De su más reciente producción, ÁTTA, sonará Ylur y Skel, para luego volver a la nostalgia con Untitled #5 (Álafoss), casi 10 minutos de vuelo silencioso que en su parte final retumba con guitarras eléctricas que nos recuerdan que esto no puede dejar de ser rock, aunque al inicio lo hayamos negado, qué más da con las contradicciones.
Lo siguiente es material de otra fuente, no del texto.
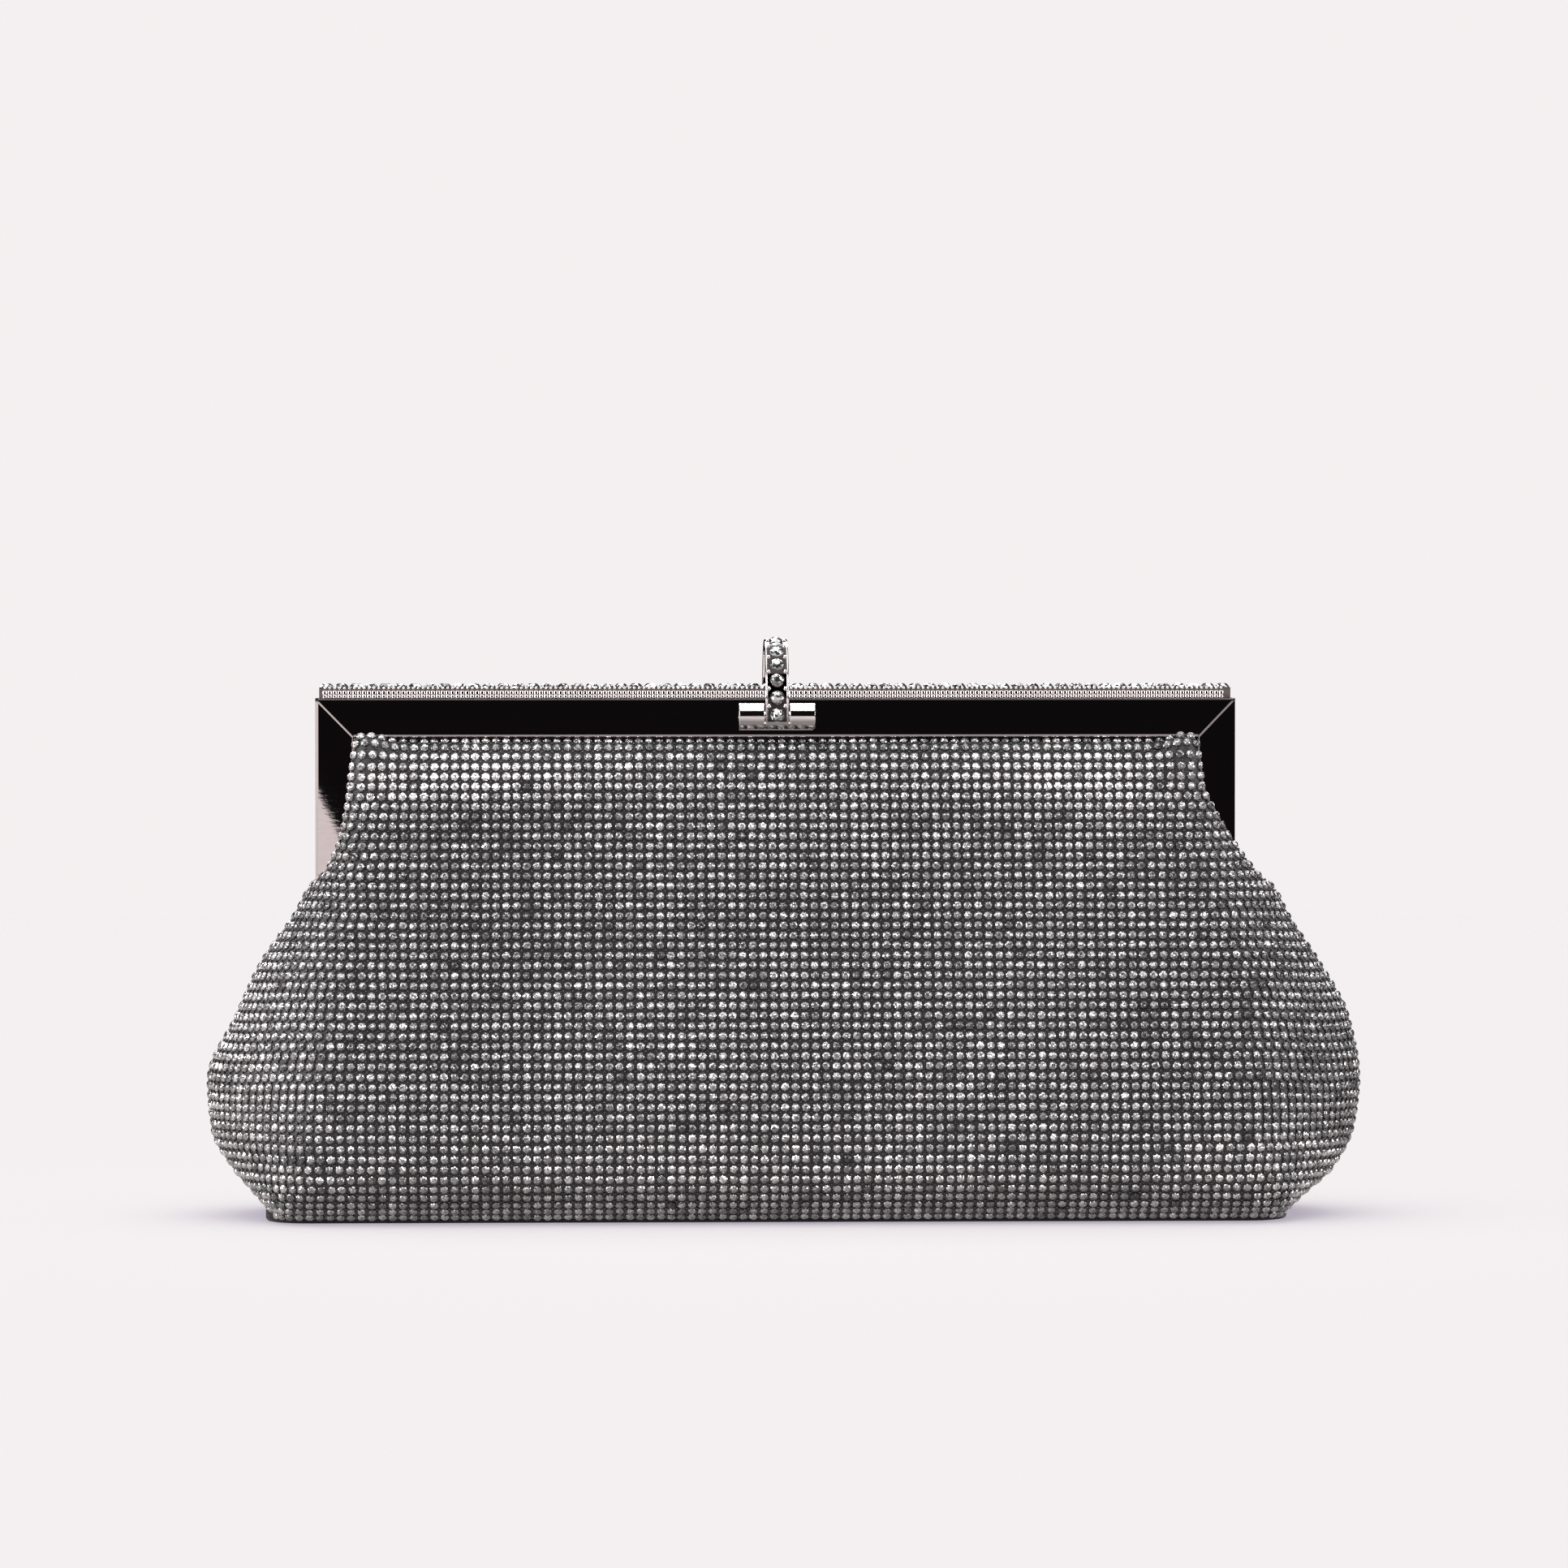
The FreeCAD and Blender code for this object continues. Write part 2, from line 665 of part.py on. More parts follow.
def clasp_knuckle(name, side):
    """A fixed barrel beside the hoop, with a saddle that fits the frame's sloping face."""
    body = new_body(f"clasp_knuckle_{name}")
    start = "(clasp_width/2 + clasp_clearance)"
    place = start if side > 0 else f"-({start} + knuckle_length)"
    barrel = new_sketch(body, "barrel", "YZ_Plane", place)
    add_circle(barrel, f"-{clasp_depth}", clasp_height, "barrel_radius")
    pad(body, barrel, "knuckle_length")
    saddle = new_sketch(body, "saddle", "YZ_Plane", place)
    points = []
    for level in ("-saddle_half_height", "saddle_half_height"):
        face_depth = f"({ledge_front} + {slope}*(clasp_drop - {level}))"
        points.append((f"-{face_depth}", f"{clasp_height} + {level}"))
    points.append((f"-{clasp_depth}", f"{clasp_height} + saddle_half_height"))
    points.append((f"-{clasp_depth}", f"{clasp_height} - saddle_half_height"))
    add_outline(saddle, points)
    pad(body, saddle, "knuckle_length")
    bore = new_sketch(body, "bore", "YZ_Plane", place)
    add_circle(bore, f"-{clasp_depth}", clasp_height, "pin_radius")
    pocket(body, bore, "knuckle_length", reversed_cut=True)


def clasp_pin():
    body = new_body("clasp_pin")
    plan = new_sketch(body, "plan", "YZ_Plane")
    add_circle(plan, f"-{clasp_depth}", clasp_height, "pin_radius")
    reach = "(clasp_width/2 + clasp_clearance + knuckle_length - pin_end_inset)"
    pad(body, plan, f"2*{reach}", midplane=True)


def add_hoop(sketch):
    """Half of a flat ring, about the sketch's own origin."""
    outer = value(hoop_radius)
    inner = value(f"{hoop_radius} - clasp_gauge")
    upward = Vector(0, 0, 1)
    half_turn = (0, math.pi)
    outside = Part.ArcOfCircle(Part.Circle(Vector(), upward, outer), *half_turn)
    inside = Part.ArcOfCircle(Part.Circle(Vector(), upward, inner), *half_turn)
    arcs = [sketch.addGeometry(arc, False) for arc in (outside, inside)]
    left = Part.LineSegment(Vector(-outer, 0, 0), Vector(-inner, 0, 0))
    right = Part.LineSegment(Vector(inner, 0, 0), Vector(outer, 0, 0))
    feet = [sketch.addGeometry(line, False) for line in (left, right)]
    joins = [
        (arcs[0], 2, feet[0], 1),
        (feet[0], 2, arcs[1], 2),
        (arcs[1], 1, feet[1], 1),
        (feet[1], 2, arcs[0], 1),
    ]
    for join in joins:
        sketch.addConstraint(Sketcher.Constraint("Coincident", *join))
    for arc, radius in zip(arcs, (hoop_radius, f"({hoop_radius} - clasp_gauge)")):
        sketch.addConstraint(Sketcher.Constraint("Coincident", arc, 3, -1, 1))
        index = sketch.addConstraint(Sketcher.Constraint("Radius", arc, value(radius)))
        sketch.setExpression(f"Constraints[{index}]", bound(radius))
    for foot in feet:
        sketch.addConstraint(Sketcher.Constraint("Horizontal", foot))


def clasp_arm():
    """The hoop: a barrel on the pin, a straight front, an arch over the rail and a hook."""
    body = new_body("clasp_arm")
    hoop = new_sketch(body, "hoop", "YZ_Plane", up=hoop_height)
    add_hoop(hoop)
    pad(body, hoop, "clasp_width", midplane=True)
    front = new_sketch(body, "front", "YZ_Plane")
    inner_face = f"clasp_gauge - {hoop_radius}"
    add_box(front, f"-{hoop_radius}", inner_face, clasp_height, hoop_height)
    pad(body, front, "clasp_width", midplane=True)
    barrel = new_sketch(body, "barrel", "YZ_Plane")
    add_circle(barrel, f"-{clasp_depth}", clasp_height, "barrel_radius")
    pad(body, barrel, "clasp_width", midplane=True)
    rear = new_sketch(body, "rear_end", "YZ_Plane")
    add_box(rear, "0", f"2*{hoop_radius}", f"{hook_bottom} - {clasp_top}", hook_bottom)
    pocket(body, rear, midplane=True)
    hook = new_sketch(body, "hook", "YZ_Plane")
    hook_top = f"{hook_bottom} + hook_height"
    hook_end = f"({hoop_radius} - clasp_gauge/2)"
    add_box(hook, f"{hoop_radius} - hook_reach", hook_end, hook_bottom, hook_top)
    pad(body, hook, "clasp_width", midplane=True)
    bore = new_sketch(body, "bore", "YZ_Plane")
    add_circle(bore, f"-{clasp_depth}", clasp_height, "pin_radius + rivet_clearance")
    pocket(body, bore, midplane=True)
    low_seat = new_sketch(body, "low_seat", "YZ_Plane", up=f"({hoop_height} - clasp_stone_drop)")
    arch_seat = new_sketch(body, "arch_seat", "YZ_Plane", up=hoop_height)
    for sketch in (low_seat, arch_seat):
        floor = f"-{hoop_radius} + seat_depth"
        mouth = f"-{hoop_radius} - clasp_stone_crown"
        add_box(sketch, mouth, floor, "0", "clasp_stone_radius + seat_clearance")
    turn(body, low_seat, "H_Axis", "Groove")
    groove = turn(body, arch_seat, "H_Axis", "Groove")
    clasp_pattern(body, groove, arch_seat)


def clasp_pattern(body, feature, sketch):
    """Repeat a feature up and over the hoop."""
    pattern = body.newObject("PartDesign::PolarPattern", f"{body.Label}_over_hoop")
    pattern.Originals = [feature]
    pattern.Axis = (sketch, ["N_Axis"])
    pattern.Reversed = True
    pattern.setExpression("Occurrences", bound("clasp_stone_count"))
    pattern.setExpression("Angle", bound("(clasp_stone_count - 1)*clasp_stone_step"))
    body.Tip = pattern
    doc.recompute()


def clasp_stones():
    body = new_body("clasp_stones")
    profile = stone_profile("clasp_stone_radius", "clasp_stone_crown")
    outline = [(f"-{hoop_radius} - ({height})", radius) for radius, height in profile]
    low = new_sketch(body, "low", "YZ_Plane", up=f"({hoop_height} - clasp_stone_drop)")
    add_outline(low, outline)
    turn(body, low, "H_Axis")
    arch = new_sketch(body, "arch", "YZ_Plane", up=hoop_height)
    add_outline(arch, outline)
    stone = turn(body, arch, "H_Axis")
    clasp_pattern(body, stone, arch)


def catch_pieces(back_frame):
    """A bracket under the hook, riveted to the back frame's ledge."""
    catch = new_body("clasp_catch")
    section = new_sketch(catch, "section", "YZ_Plane")
    root_depth = f"{ledge_front} + {slope}*catch_root_drop"
    points = [
        ("catch_start", "frame_top"),
        (ledge_front, "frame_top"),
        (root_depth, "frame_top - catch_root_drop"),
        (f"{root_depth} + catch_root_depth", "frame_top - catch_root_drop"),
        (tongue_depth, "frame_top"),
        (tongue_depth, catch_top),
        ("catch_start", catch_top),
    ]
    add_outline(section, points)
    pad(catch, section, "2*catch_half_width", midplane=True)
    rivets = new_body("catch_rivets")
    depth = f"(catch_start + catch_rivet_inset)"
    for side in (-1, 1):
        spot = (f"{side}*catch_rivet_spread", depth)
        for body in (catch, back_frame):
            hole = new_sketch(body, f"rivet_hole_{side + 1}", "XY_Plane", catch_top)
            add_circle(hole, *spot, "catch_rivet_radius")
            pocket(body, hole, "(catch_gauge + 2*sheet_gauge)")
        shank = new_sketch(rivets, f"shank_{side + 1}", "XY_Plane", "frame_top - sheet_gauge")
        add_circle(shank, *spot, "catch_rivet_radius")
        pad(rivets, shank, "sheet_gauge + catch_gauge")
        head = new_sketch(rivets, f"head_{side + 1}", "XY_Plane", catch_top)
        add_circle(head, *spot, "catch_head_radius")
        pad(rivets, head, "catch_head_height")


rail_room = f"(2*{rail_half_length} - 2*stone_radius - 2*seat_clearance)"
rail_count = f"(floor({rail_room}/stone_pitch) + 1)"
first_stone = f"(-({rail_count} - 1)*stone_pitch/2)"
joggle = "(sheet_gauge + washer_gauge + 2*washer_clearance)"

base_pieces()
for side_name, face in (("front", -1), ("back", 1)):
    pouch_wall(f"{side_name}_panel_lower", face, "0", "panel_gauge")
    pouch_wall(f"{side_name}_interlining", face, "panel_gauge", "interlining_gauge")
    layers = "(panel_gauge + interlining_gauge)"
    pouch_wall(f"{side_name}_lining_lower", face, layers, "lining_gauge")
    mouth_wall(f"{side_name}_panel_upper", face, "0", "panel_gauge")
    mouth_wall(f"{side_name}_lining_upper", face, "panel_gauge", "lining_gauge", "lining_hem_lift")
    channel_cord(f"{side_name}_cord", face)
slip_pocket()
frame_half("front_frame", -1, "0")
back_frame = frame_half("back_frame", 1, joggle)
for side_name, side in (("left", -1), ("right", 1)):
    hinge_hardware(side_name, side)
    clasp_knuckle(side_name, side)
rail_pieces()
clasp_pin()
clasp_arm()
clasp_stones()
catch_pieces(back_frame)
doc.recompute()

for item in doc.Objects:
    if "Invalid" in item.State or "Error" in item.State:
        raise RuntimeError(f"{item.Name} did not build: {item.State}")
bodies = [item for item in doc.Objects if item.TypeId == "PartDesign::Body"]
for body in bodies:
    if body.Shape.isNull() or not body.Shape.isValid():
        raise RuntimeError(f"{body.Label} has no valid shape")
for body in bodies:
    body.Shape.exportStep(f"parts/{body.Label}.step")
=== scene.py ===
import json
import math
import bpy
import numpy as np
from mathutils import Matrix, Vector


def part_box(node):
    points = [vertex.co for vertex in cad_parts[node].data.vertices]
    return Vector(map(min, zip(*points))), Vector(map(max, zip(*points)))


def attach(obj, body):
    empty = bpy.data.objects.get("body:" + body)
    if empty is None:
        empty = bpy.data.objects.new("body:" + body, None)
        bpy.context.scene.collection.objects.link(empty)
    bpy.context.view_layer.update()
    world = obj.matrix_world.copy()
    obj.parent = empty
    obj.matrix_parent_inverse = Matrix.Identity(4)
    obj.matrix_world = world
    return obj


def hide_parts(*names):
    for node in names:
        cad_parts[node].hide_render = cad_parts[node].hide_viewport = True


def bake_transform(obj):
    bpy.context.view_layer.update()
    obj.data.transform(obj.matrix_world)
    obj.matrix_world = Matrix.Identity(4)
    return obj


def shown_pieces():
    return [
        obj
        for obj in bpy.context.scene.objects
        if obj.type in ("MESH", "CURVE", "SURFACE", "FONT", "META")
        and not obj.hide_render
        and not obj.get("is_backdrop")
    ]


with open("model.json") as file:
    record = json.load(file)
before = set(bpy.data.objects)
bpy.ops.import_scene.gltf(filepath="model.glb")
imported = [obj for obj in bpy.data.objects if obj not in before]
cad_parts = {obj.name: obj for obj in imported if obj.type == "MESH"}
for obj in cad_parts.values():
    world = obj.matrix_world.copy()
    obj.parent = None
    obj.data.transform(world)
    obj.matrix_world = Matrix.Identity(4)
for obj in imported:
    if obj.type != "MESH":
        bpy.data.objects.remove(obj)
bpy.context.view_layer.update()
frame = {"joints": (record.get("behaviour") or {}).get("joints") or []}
mm = 0.001
scene = bpy.context.scene
print("frame loaded")

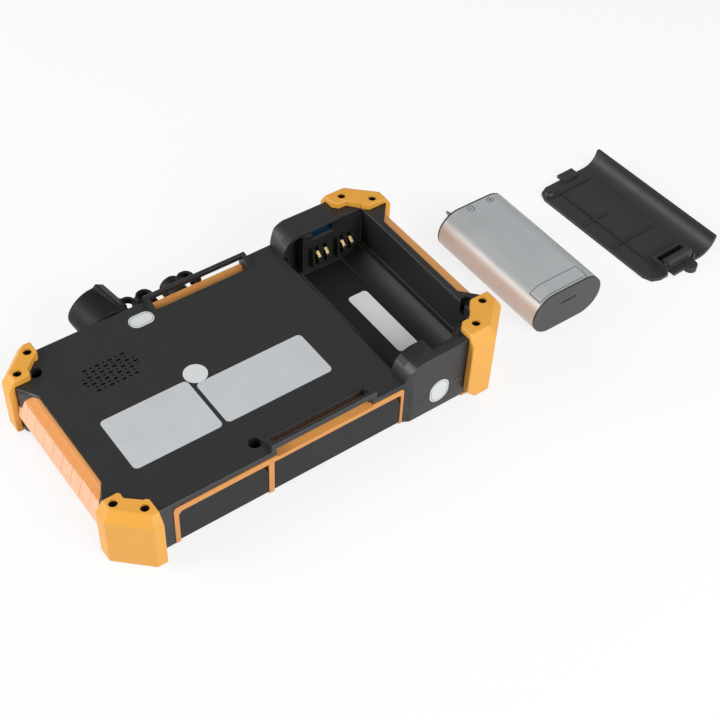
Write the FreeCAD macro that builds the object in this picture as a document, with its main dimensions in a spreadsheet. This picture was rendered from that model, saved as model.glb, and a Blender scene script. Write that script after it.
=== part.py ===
import FreeCAD, Part
import math
import os

import Sketcher
from FreeCAD import Placement, Rotation, Vector

# A handheld optical time domain reflectometer, lying face down with its battery cover and
# battery pack taken off and set down beside it. Every length is in millimetres. While a
# piece is built, X runs along the case from the handle end to the battery end, Y from the
# service ports to the optical ports, and Z up from the table, with zero under the middle
# of the case. The whole set is centred on its own footprint at the end.

doc = FreeCAD.newDocument("Reflectometer")
sheet = doc.addObject("Spreadsheet::Sheet", "Sizes")

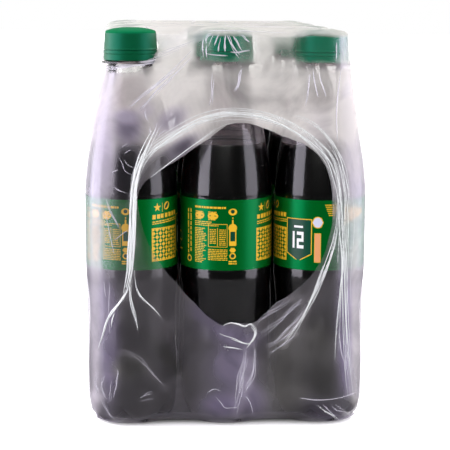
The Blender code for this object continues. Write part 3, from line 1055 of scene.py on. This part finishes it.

Seguimos con Sé Lest y una brillante percusión que casi sonaba a marimba y de ahí pasamos a Ára Bátur, un tema que poco a poco crece hasta volverse gigante, que en el Auditorio tuvo la participación de la sección femenina del Ensamble Coral Cuicatl, uno de los momentos más épicos del que ya de por sí era un concierto épico.

Y claro, ya en pleno éxtasis, con el llanto desbordado y la garganta cerrada, llegó Hoppipolla, la monstruosa canción del Takk (2005) que nos hizo recordar aquel video con los ancianos brincando charcos, jugando a las guerritas y dándose besos de amor puro.
El hechizo terminó con Avalon, completamente instrumental, tras lo cual los integrantes de Sigur Rós salieron de su escondite para ahora sí ponerse frente al auditorio abarrotado que no paró de aplaudir. Un concierto que no necesitó más que la música, que prescindió de visuales y otros artificios porque en un viaje como esos los arreglos lo logran todo.
Los islandeses lo lograron: nos metieron a un viaje del que, tal vez, ya no haya regreso.